Contact bounce affects NO and NC differently. NO configurations experience bounce only during closure, which may cause brief load flicker–acceptable for non-critical loads but problematic for precise timing applications like PLC counters. NC contacts bounce during opening, potentially introducing noise into signal paths; use debounce circuits (RC filters) or solid-state alternatives for high-speed logic or communication interfaces. Mechanical bounce duration typically ranges from 2 to 20 ms, so validate timing margins with an oscilloscope.

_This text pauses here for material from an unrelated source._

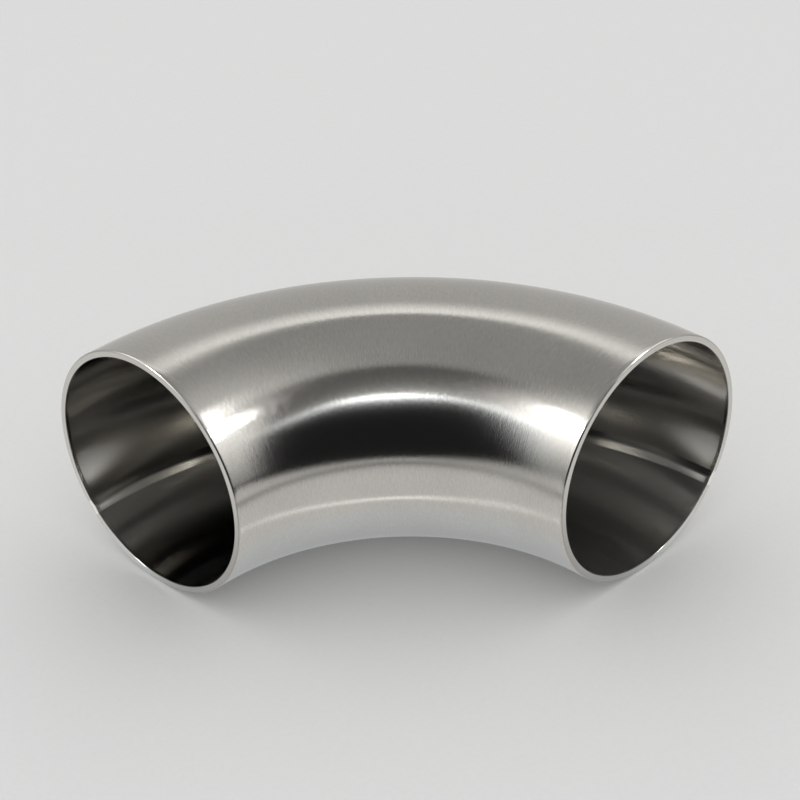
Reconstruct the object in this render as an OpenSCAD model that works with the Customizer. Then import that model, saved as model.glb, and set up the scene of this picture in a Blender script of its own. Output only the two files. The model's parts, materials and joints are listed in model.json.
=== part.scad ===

Select NO for applications where load activation is infrequent–HVAC control, solenoid valves, or intermittent pumps–to minimize energy consumption and contact wear. Use NC for systems requiring constant monitoring–door alarms, flow switches, or limit sensors–where an open circuit must immediately signal a fault. Unused contacts should be wired to the power source (NO) or ground (NC) to prevent floating inputs, which can cause erratic behavior in control logic or microcontrollers.
Environmental and Lifecycle Considerations
NO contacts degrade faster in humid or corrosive environments because oxidation accumulates during open periods, increasing resistance. NC contacts maintain cleaner surfaces due to self-wiping action during operation, but are prone to welding in high-current applications. Gold-plated contacts extend reliability for low-current signal paths (below 100 mA), while silver-cadmium oxide suits higher loads (up to 10 A). Replace life-critical switching elements at 50-70% of rated cycles–typically 100,000 for standard mechanical assemblies–to preempt failure.